Question

A hydrocarbon gas diffuses through a porous plug diffuses at the $\dfrac{1}{6}th$ rate of diffusion of ${{\text{H}}_{\text{2}}}$ gas under similar conditions of P and T. The gas is:
A. ${{\text{C}}_{\text{2}}}{{\text{H}}_{\text{6}}}$
B. ${{\text{C}}_{\text{5}}}{{\text{H}}_{{\text{12}}}}$
C. ${{\text{C}}_{\text{2}}}{{\text{H}}_{\text{2}}}$
D. ${{\text{C}}_{\text{4}}}{\text{ }}{{\text{H}}_{{\text{10}}}}$

Answer 1

From the Graham’s law of diffusion, determine the molecular weight of hydrocarbon gas. Compare this molecular weight with the molecular weights of the compounds given in the options.

Complete answer:
According to the Graham's law of diffusion
$\dfrac{{{{\text{r}}_{\text{g}}}}}{{{{\text{r}}_{\text{H}}}}}{\text{ = }}\sqrt {\dfrac{{{{\text{M}}_{\text{H}}}}}{{{{\text{M}}_{\text{g}}}}}}$
Here, ${{\text{r}}_{\text{g}}}$ and ${{\text{r}}_{\text{H}}}$ are the rates of diffusion of the hydrocarbon gas and hydrogen gas respectively. Also ${{\text{M}}_{\text{g}}}$ and ${{\text{M}}_{\text{H}}}$ are the rates of diffusion of the hydrocarbon gas and hydrogen gas respectively.
Substitute values in the above expression
$\Rightarrow \dfrac{{\text{1}}}{{\text{6}}}{\text{ = }}\sqrt {\dfrac{{\text{2}}}{{{{\text{M}}_{\text{g}}}}}}$
Take square on both sides of the equation
$\Rightarrow \dfrac{{\text{1}}}{{{\text{36}}}} = \dfrac{{\text{2}}}{{{{\text{M}}_{\text{g}}}}}$
Rearrange the above equation and calculate the molecular weight of hydrocarbon gas
$\Rightarrow {{\text{M}}_{\text{g}}}{\text{ = 2}}\times \text{36}$
$\Rightarrow {{\text{M}}_{\text{g}}}{\text{ = 72}}$
The atomic masses (in grams per mole) of carbon and hydrogen are 12 and 1 respectively.
Calculate the molecular weights of the compounds given in the options
For ethane molecule, ${{\text{C}}_{\text{2}}}{{\text{H}}_{\text{6}}} = 2\left( {12} \right) + 6\left( 1 \right) = 24 + 6 = 30$
For pentane molecule, ${{\text{C}}_{\text{5}}}{{\text{H}}_{{\text{12}}}} = 5\left( {12} \right) + 12\left( 1 \right) = 60 + 12 = 72$
For acetylene molecule, ${{\text{C}}_{\text{2}}}{{\text{H}}_{\text{2}}} = 2\left( {12} \right) + 2\left( 1 \right) = 24 + 2 = 26$
For butane molecule, ${{\text{C}}_{\text{4}}}{\text{ }}{{\text{H}}_{{\text{10}}}} = 4\left( {12} \right) + 10\left( 1 \right) = 48 + 10 = 58$
The molecular weight of ${{\text{C}}_{\text{5}}}{{\text{H}}_{{\text{12}}}}$ matches with the value calculated from the Graham’s law of diffusion.

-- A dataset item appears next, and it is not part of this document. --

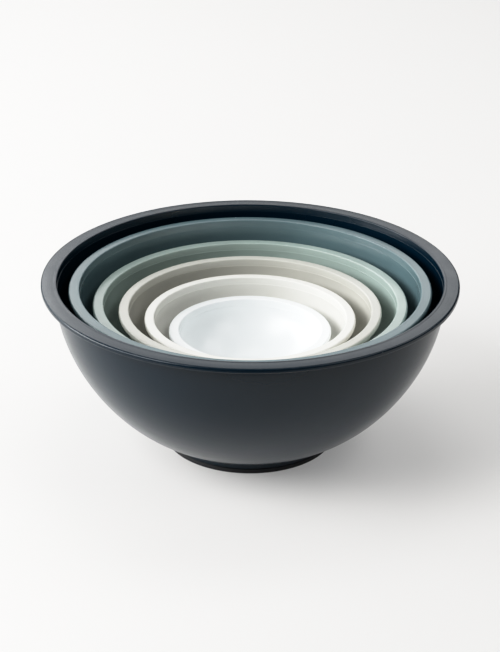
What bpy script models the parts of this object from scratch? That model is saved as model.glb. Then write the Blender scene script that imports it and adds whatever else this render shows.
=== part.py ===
"""A nest of round mixing bowls for hair colour, each with a soft grip ring pressed under its foot.

Metres, +Z up. The nest stands on z = 0 and its axis is the Z axis. Each bowl rests on the floor
of the bowl around it, so only the largest states its own radius, height and foot. The others
follow from their neighbour by named gaps and steps.
"""

from dataclasses import dataclass
from math import cos, pi, radians, sin, tan

import bpy
from mathutils import Vector

# Overall sizes, which are those of the largest bowl
OUTER_RADIUS = 0.150
OUTER_HEIGHT = 0.1273
OUTER_FOOT_RADIUS = 0.0622

# Wall and floor, the same in every bowl
WALL = 0.0022
FLOOR = 0.0024
FLOOR_ABOVE_FOOT = 0.0014
FOOT_SLOPE = radians(21)
FULLNESS = 0.70

# Rim
RIM_THICKNESS = 0.0040
RIM_TOP_ROUND = 0.0014
RIM_BOTTOM_ROUND = 0.0010
RIM_INNER_ROUND = 0.0010
RIM_ROOT_ROUND = 0.0015

# Foot, and the grip ring that is pressed into the groove under it
FOOT_WIDTH = 0.0070
TONGUE_WIDTH = 0.0024
TONGUE_HEIGHT = 0.0016
GRIP_ROUND = 0.0006

# Clearances
REST_GAP = 0.0003
PRESS_GAP = 0.0003
FOOT_CLEARANCE = 0.0010

# Fineness
WALL_STEPS = 6
BLEND_STEPS = 2
EDGE_STEPS = 2
SMALL_EDGE_STEPS = 1

COLLECTION = "hair_color_bowls"


@dataclass(frozen=True)
class Bowl:
    """What is chosen for one bowl."""

    name: str
    colour: tuple
    rim_width: float  # flat rim, from its outer edge to the inside of the wall
    grip_height: float  # how far the soft ring stands below the foot
    foot_rise: float  # moulded foot, from its underside to where the wall lands on it
    floor_inset: float  # from the foot's outside in to where the floor turns flat
    turns: int  # sides of the turned shape
    rim_gap: float = 0.0  # from the inside of the bowl around it to this rim
    rim_drop: float = 0.0  # from the rim around it down to this one


BOWLS = (
    Bowl("navy", (0.012, 0.019, 0.030), 0.0118, 0.0034, 0.0046, 0.0080, 36),
    Bowl("slate", (0.125, 0.170, 0.185), 0.0082, 0.0031, 0.0042, 0.0072, 36, 0.0077, 0.0067),
    Bowl("sage", (0.400, 0.470, 0.440), 0.0080, 0.0029, 0.0039, 0.0064, 32, 0.0088, 0.0123),
    Bowl("greige", (0.560, 0.560, 0.510), 0.0076, 0.0027, 0.0036, 0.0058, 28, 0.0105, 0.0054),
    Bowl("cream", (0.760, 0.755, 0.700), 0.0073, 0.0025, 0.0033, 0.0052, 24, 0.0109, 0.0072),
    Bowl("white", (0.840, 0.860, 0.850), 0.0076, 0.0023, 0.0030, 0.0052, 24, 0.0102, 0.0099),
)
BOWL_ROUGHNESS = 0.28
GRIP_COLOUR = (0.012, 0.013, 0.015)
GRIP_ROUGHNESS = 0.75


@dataclass(frozen=True)
class Placed:
    """One bowl in its place in the nest, with the sizes that follow from it."""

    bowl: Bowl
    rim_radius: float
    rim_top: float
    foot_radius: float
    base: float

    @property
    def inner_radius(self):
        return self.rim_radius - self.bowl.rim_width

    @property
    def rim_underside(self):
        return self.rim_top - RIM_THICKNESS

    @property
    def foot_bottom(self):
        return self.base + self.bowl.grip_height + PRESS_GAP

    @property
    def foot_top(self):
        return self.foot_bottom + self.bowl.foot_rise

    @property
    def foot_inside(self):
        return self.foot_radius - FOOT_WIDTH

    @property
    def groove_radius(self):
        return self.foot_radius - FOOT_WIDTH / 2

    @property
    def floor_top(self):
        return self.foot_top + FLOOR_ABOVE_FOOT

    @property
    def floor_radius(self):
        return self.foot_radius - self.bowl.floor_inset


def nested():
    """Every bowl in its place, from the outside in."""
    around = Placed(BOWLS[0], OUTER_RADIUS, OUTER_HEIGHT, OUTER_FOOT_RADIUS, 0.0)
    places = [around]
    for bowl in BOWLS[1:]:
        around = Placed(
            bowl,
            rim_radius=around.inner_radius - bowl.rim_gap,
            rim_top=around.rim_top - bowl.rim_drop,
            foot_radius=around.floor_radius - FOOT_CLEARANCE,
            base=around.floor_top + REST_GAP,
        )
        places.append(around)
    return places


def conic(start, corner, end, fullness, steps):
    """Points on the conic that leaves start towards corner and reaches end from it."""
    points = []
    for step in range(steps + 1):
        t = step / steps
        near_start = (1 - t) ** 2
        near_corner = 2 * fullness * t * (1 - t)
        near_end = t**2
        total = near_start + near_corner + near_end
        points.append((start * near_start + corner * near_corner + end * near_end) / total)
    return points


def rounded(before, corner, after, radius, steps):
    """The corner between two neighbours as a round arc, tangent to both of its sides."""
    back = (before - corner).normalized()
    onward = (after - corner).normalized()
    half_turn = (pi - back.angle(onward)) / 2
    reach = radius * tan(half_turn)
    return conic(corner + back * reach, corner, corner + onward * reach, cos(half_turn), steps)


def wall_curve(foot, top):
    """The wall's outline from its foot up to its upright top."""
    corner = Vector((top.x, foot.y + (top.x - foot.x) * tan(FOOT_SLOPE)))
    return conic(foot, corner, top, FULLNESS, WALL_STEPS)


def inside_outline(place):
    """From the middle of the floor, out and up to the rim's root height."""
    wall_foot = Vector(
        (
            place.foot_radius - WALL * sin(FOOT_SLOPE),
            place.foot_top + WALL * cos(FOOT_SLOPE),
        )
    )
    wall_top = Vector((place.inner_radius, place.rim_underside - RIM_ROOT_ROUND))
    flat_end = Vector((place.floor_radius, place.floor_top))
    rise = wall_foot.y - place.floor_top
    turn = Vector((wall_foot.x - rise / tan(FOOT_SLOPE), place.floor_top))
    centre = Vector((0, place.floor_top))
    blend = conic(flat_end, turn, wall_foot, cos(FOOT_SLOPE / 2), BLEND_STEPS)
    return [centre] + blend[:-1] + wall_curve(wall_foot, wall_top)


def rim_outline(place):
    """Over the flat rim, from the inside of the wall to the outside of it."""
    wall_outside = place.inner_radius + WALL
    root_height = place.rim_underside - RIM_ROOT_ROUND
    inner_top = Vector((place.inner_radius, place.rim_top))
    outer_top = Vector((place.rim_radius, place.rim_top))
    outer_bottom = Vector((place.rim_radius, place.rim_underside))
    root = Vector((wall_outside, place.rim_underside))
    wall_below = Vector((wall_outside, root_height))
    wall_inside = Vector((place.inner_radius, root_height))
    return (
        rounded(wall_inside, inner_top, outer_top, RIM_INNER_ROUND, EDGE_STEPS)
        + rounded(inner_top, outer_top, outer_bottom, RIM_TOP_ROUND, EDGE_STEPS)
        + rounded(outer_top, outer_bottom, root, RIM_BOTTOM_ROUND, SMALL_EDGE_STEPS)
        + rounded(outer_bottom, root, wall_below, RIM_ROOT_ROUND, SMALL_EDGE_STEPS)
    )


def outside_outline(place):
    """Down the outside of the wall to the foot, without the point shared with the rim."""
    wall_foot = Vector((place.foot_radius, place.foot_top))
    wall_top = Vector((place.inner_radius + WALL, place.rim_underside - RIM_ROOT_ROUND))
    return wall_curve(wall_foot, wall_top)[-2::-1]


def foot_outline(place):
    """Under the foot, with the groove for the grip ring, and across the recess to the axis."""
    bottom = place.foot_bottom
    groove_half = TONGUE_WIDTH / 2 + PRESS_GAP
    groove_top = bottom + TONGUE_HEIGHT + PRESS_GAP
    ceiling = place.floor_top - FLOOR
    return [
        Vector((place.foot_radius, bottom)),
        Vector((place.groove_radius + groove_half, bottom)),
        Vector((place.groove_radius + groove_half, groove_top)),
        Vector((place.groove_radius - groove_half, groove_top)),
        Vector((place.groove_radius - groove_half, bottom)),
        Vector((place.foot_inside, bottom)),
        Vector((place.foot_inside, ceiling)),
        Vector((0, ceiling)),
    ]


def grip_outline(place):
    """The ring's section: a flat pad with its outer edge rounded, and a tongue on top."""
    top = place.base + place.bowl.grip_height
    tongue_top = place.foot_bottom + TONGUE_HEIGHT
    tongue_half = TONGUE_WIDTH / 2
    pad_top = Vector((place.foot_radius, top))
    pad_bottom = Vector((place.foot_radius, place.base))
    pad_inside = Vector((place.foot_inside, place.base))
    return [
        Vector((place.groove_radius + tongue_half, tongue_top)),
        Vector((place.groove_radius + tongue_half, top)),
        pad_top,
        *rounded(pad_top, pad_bottom, pad_inside, GRIP_ROUND, SMALL_EDGE_STEPS),
        pad_inside,
        Vector((place.foot_inside, top)),
        Vector((place.groove_radius - tongue_half, top)),
        Vector((place.groove_radius - tongue_half, tongue_top)),
    ]


def turned(name, outline, closed, turns, material, collection):
    """An object that turns an outline of radius and height about the Z axis."""
    mesh = bpy.data.meshes.new(name)
    edges = [(i, i + 1) for i in range(len(outline) - 1)]
    if closed:
        edges.append((len(outline) - 1, 0))
    mesh.from_pydata([(point.x, 0, point.y) for point in outline], edges, [])
    mesh.materials.append(material)
    turned_object = bpy.data.objects.new(name, mesh)
    collection.objects.link(turned_object)
    screw = turned_object.modifiers.new("Turn", "SCREW")
    screw.axis = "Z"
    screw.angle = 2 * pi
    screw.steps = turns
    screw.render_steps = turns
    screw.use_merge_vertices = True
    screw.merge_threshold = 0.00005
    screw.use_smooth_shade = True
    return turned_object


def plastic(bowl):
    """The satin moulded plastic of one bowl."""
    return principled(bowl.name + "_plastic", bowl.colour, BOWL_ROUGHNESS)


def principled(name, colour, roughness):
    """A non-metal material of one colour and roughness."""
    material = bpy.data.materials.new(name)
    material.use_nodes = True
    shader = material.node_tree.nodes["Principled BSDF"]
    shader.inputs["Base Color"].default_value = (*colour, 1)
    shader.inputs["Roughness"].default_value = roughness
    shader.inputs["Metallic"].default_value = 0
    return material


def make_bowl(place, collection):
    """One bowl in one piece: wall, flat rim, floor and moulded foot."""
    outline = (
        inside_outline(place) + rim_outline(place) + outside_outline(place) + foot_outline(place)
    )
    bowl = place.bowl
    return turned(bowl.name + "_bowl", outline, False, bowl.turns, plastic(bowl), collection)


def make_grip(place, rubber, collection):
    """The soft ring pressed into the groove under one bowl's foot."""
    name = place.bowl.name + "_grip_ring"
    return turned(name, grip_outline(place), True, place.bowl.turns, rubber, collection)


def clear_scene():
    """Empty the scene of whatever it starts with."""
    for leftover in list(bpy.data.objects):
        bpy.data.objects.remove(leftover, do_unlink=True)


def main():
    """Build the whole nest."""
    clear_scene()
    collection = bpy.data.collections.new(COLLECTION)
    bpy.context.scene.collection.children.link(collection)
    rubber = principled("grip_rubber", GRIP_COLOUR, GRIP_ROUGHNESS)
    for place in nested():
        make_bowl(place, collection)
        make_grip(place, rubber, collection)


main()
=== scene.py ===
"""A nest of six moulded mixing bowls for hair colour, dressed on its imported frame.

Every bowl and grip ring is turned about the Z axis from one outline of radius and height. A
Geometry Nodes tree turns the outline, and each piece then stands for the frame's piece of the same
name. Lengths are in metres.
"""

import logging
from dataclasses import dataclass, field
from enum import Enum, IntEnum
from math import cos, pi, radians, sin, tan

import bpy
from mathutils import Matrix, Vector


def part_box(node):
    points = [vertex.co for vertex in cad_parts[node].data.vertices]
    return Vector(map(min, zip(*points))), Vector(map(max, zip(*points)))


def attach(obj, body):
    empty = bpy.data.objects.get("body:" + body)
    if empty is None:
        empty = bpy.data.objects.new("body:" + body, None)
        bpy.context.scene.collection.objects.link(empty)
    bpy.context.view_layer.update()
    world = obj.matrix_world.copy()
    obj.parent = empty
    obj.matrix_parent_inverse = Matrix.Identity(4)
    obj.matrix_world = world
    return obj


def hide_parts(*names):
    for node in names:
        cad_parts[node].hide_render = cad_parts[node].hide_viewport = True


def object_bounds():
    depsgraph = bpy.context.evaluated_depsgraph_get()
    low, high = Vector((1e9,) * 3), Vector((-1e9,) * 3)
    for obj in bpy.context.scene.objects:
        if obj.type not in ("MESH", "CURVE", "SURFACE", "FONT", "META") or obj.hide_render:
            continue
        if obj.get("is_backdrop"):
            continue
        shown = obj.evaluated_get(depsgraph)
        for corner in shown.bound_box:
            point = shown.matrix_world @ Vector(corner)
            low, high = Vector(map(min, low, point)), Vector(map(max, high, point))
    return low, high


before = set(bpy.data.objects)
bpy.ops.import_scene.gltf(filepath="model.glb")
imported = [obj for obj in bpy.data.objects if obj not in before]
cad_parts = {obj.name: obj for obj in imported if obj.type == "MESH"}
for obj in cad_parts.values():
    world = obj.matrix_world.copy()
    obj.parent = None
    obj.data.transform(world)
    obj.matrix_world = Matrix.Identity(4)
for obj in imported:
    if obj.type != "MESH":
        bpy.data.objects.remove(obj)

LOG = logging.getLogger("bowl_nest")

Number = float | int
Colour = tuple[float, float, float]
Span = tuple[float, float]
Settings = dict[str, object]
Inputs = dict[int | str, object]

COLOUR_ENDS = (6, 7)  # the Mix node's two colour inputs
COLOUR_RESULT = 2  # and its colour output
ALL_CHANNELS = 3  # the tone curve that acts on red, green and blue alike


# --------------------------------------------------------------------------------------------
# Node trees
# --------------------------------------------------------------------------------------------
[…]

**Hence, the correct option is the option (B) ${{\text{C}}_{\text{5}}}{{\text{H}}_{{\text{12}}}}$

Note:**
According to Graham’s law of diffusion, the rate of diffusion of a gas is inversely proportional to the square root of its molar mass. The rate of diffusion is the ratio of the amount of gas diffused to the time needed for the diffusion.